Key features include multi-source download support (Git and websites), recursive website crawling, Git repository cloning with sparse checkout, organized storage of downloaded content, and a detailed indexing system for tracking URLs and fetch statuses.

Where to use

mcp-doc-retriever can be used in fields such as AI development, data extraction, web scraping, and documentation management, where accessing and organizing information from multiple sources is essential.

Content

MCP Document Retriever Service 🌐💾🔎

Overview 🌟

mcp-doc-retriever is a Dockerized FastAPI application designed to act as a Model Context Protocol (MCP) server, primarily for AI agents.
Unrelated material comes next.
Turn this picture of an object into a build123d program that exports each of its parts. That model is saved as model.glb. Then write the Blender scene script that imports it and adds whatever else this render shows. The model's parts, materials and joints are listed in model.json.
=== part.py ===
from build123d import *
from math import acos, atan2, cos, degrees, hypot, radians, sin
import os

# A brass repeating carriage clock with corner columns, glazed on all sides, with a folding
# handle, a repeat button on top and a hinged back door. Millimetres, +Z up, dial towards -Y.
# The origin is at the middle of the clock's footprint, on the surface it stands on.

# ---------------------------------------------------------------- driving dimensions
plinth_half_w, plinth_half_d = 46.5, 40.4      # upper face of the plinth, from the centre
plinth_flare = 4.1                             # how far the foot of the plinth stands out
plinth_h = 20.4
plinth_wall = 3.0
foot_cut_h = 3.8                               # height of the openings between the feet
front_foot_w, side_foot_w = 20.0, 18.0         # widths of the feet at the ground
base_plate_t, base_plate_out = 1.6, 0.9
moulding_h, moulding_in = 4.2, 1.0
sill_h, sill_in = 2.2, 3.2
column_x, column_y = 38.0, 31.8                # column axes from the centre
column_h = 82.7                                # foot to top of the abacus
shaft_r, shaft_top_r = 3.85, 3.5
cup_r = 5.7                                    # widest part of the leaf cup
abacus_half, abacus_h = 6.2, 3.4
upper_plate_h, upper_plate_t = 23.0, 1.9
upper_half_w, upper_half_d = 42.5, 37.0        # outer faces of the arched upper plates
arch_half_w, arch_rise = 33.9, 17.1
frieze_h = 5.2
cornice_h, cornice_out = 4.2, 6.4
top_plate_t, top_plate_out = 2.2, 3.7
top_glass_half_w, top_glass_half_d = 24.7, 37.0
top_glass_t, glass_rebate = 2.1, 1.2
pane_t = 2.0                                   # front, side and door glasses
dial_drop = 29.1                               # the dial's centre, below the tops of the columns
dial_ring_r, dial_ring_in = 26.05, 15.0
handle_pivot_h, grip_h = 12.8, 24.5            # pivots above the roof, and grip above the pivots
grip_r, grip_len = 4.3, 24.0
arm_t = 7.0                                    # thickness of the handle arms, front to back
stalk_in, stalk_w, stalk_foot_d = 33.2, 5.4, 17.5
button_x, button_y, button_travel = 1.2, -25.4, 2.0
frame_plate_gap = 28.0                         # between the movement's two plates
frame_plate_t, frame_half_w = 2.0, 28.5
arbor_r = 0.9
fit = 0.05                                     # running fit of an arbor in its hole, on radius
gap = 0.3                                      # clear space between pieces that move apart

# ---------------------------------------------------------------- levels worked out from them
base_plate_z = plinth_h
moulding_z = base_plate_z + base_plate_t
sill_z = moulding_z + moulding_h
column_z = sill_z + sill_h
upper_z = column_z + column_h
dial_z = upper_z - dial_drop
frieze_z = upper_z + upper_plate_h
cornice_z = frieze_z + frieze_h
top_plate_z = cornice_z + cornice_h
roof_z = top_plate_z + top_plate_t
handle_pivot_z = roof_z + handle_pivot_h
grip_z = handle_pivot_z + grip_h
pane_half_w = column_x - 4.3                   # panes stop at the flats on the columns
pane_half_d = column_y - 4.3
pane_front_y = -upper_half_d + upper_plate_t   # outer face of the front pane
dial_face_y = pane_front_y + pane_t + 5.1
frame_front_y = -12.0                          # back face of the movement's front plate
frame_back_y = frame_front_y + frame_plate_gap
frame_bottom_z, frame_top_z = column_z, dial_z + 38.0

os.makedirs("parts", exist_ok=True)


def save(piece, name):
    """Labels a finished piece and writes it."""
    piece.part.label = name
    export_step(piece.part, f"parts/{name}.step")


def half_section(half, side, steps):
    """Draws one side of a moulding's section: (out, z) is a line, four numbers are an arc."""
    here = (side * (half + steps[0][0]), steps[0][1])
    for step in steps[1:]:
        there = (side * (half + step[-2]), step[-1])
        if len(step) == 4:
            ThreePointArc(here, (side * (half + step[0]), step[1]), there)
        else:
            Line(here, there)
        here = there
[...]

Its core function is to download documentation content from various sources (Git repositories, websites via HTTPX/Playwright), store it locally, and provide API endpoints to manage downloads and search the retrieved content.

The service initiates downloads asynchronously, allowing agents to start a job and poll for its completion status using a unique download_id. It uses efficient httpx requests by default for web crawling but supports playwright for JavaScript-heavy pages. Git repositories can be cloned fully or using sparse checkout. Downloads are stored preserving the site/repo hierarchy within a persistent volume. A detailed index file is created for each download job, tracking URLs/files, local paths, and fetch statuses. The search functionality enables agents to first quickly scan relevant files for keywords and then perform precise text extraction using CSS selectors or analyse structured content blocks (code/JSON).
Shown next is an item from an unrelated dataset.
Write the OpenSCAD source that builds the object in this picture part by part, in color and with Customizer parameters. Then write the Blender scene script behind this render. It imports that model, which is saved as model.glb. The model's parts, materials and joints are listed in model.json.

This project is intended to be built and potentially maintained using an agentic workflow, specifically following the Roomodes framework described below.

✨ Features

  • Multi-Source Download: Supports ‘git’, ‘website’ (HTTPX), and ‘playwright’ source types. (Handled by downloader package)
  • Recursive Website Crawling: Downloads HTML content starting from a URL, following links within the same domain (configurable depth). (Handled by downloader.web)
  • Git Repository Cloning: Clones Git repos, supports sparse checkout via doc_path. (Handled by downloader.git)
  • Organized Storage: Saves Git clones preserving the repository structure (repo/); saves web files in a flat structure per host using hashed filenames (<host>/<url_base>-<hash>.<ext>) within a persistent volume. (Handled by downloader package & helpers)
  • Asynchronous Downloads & Status Polling: Downloads run in the background via FastAPI BackgroundTasks. A dedicated /status/{download_id} endpoint allows agents to poll for task completion. (Handled by main.py)
  • Download Indexing: Maintains a JSON Lines index file per download job (<download_id>.jsonl), mapping original URLs/files to canonical URLs/paths, content MD5 hashes, and detailed fetch status. (Generated by downloader.web, used by searcher)
  • Efficient Re-fetching/Cloning: Avoids re-downloading/cloning if content exists unless overridden by force=true. (Handled by downloader package)
  • Robots.txt Respect: Checks and adheres to robots.txt rules for website crawling. (Handled by downloader.robots)
  • Two-Phase Search (Job-Scoped): (Handled by searcher package)
    1. Fast Scan: Uses the index file to identify relevant local files for a specific download_id, then quickly scans the decoded text content for keywords. (searcher.scanner)
    2. Precise Extraction: Parses candidate pages (identified by scan) using BeautifulSoup and applies CSS selectors to extract specific text content. Can further filter results by keywords. (searcher.basic_extractor)
  • Advanced Content Block Extraction: Can parse HTML/Markdown into structured blocks (text, code, JSON) for more targeted analysis. (Handled by searcher.advanced_extractor and searcher.helpers)
  • Concurrency Control: Uses asyncio Semaphores (web) and ThreadPoolExecutor (git/sync tasks).
  • Structured I/O: Uses Pydantic models for robust API request/response validation. (models.py)
  • Dockerized & Self-Contained: Packaged with docker compose, includes Playwright browser dependencies, uses a named volume for persistence.
  • Configuration: Supports configuration via environment variables or config.json. (config.py)
  • Standard Packaging: Uses pyproject.toml and uv.
  • Modular Structure: Code organized into downloader and searcher sub-packages.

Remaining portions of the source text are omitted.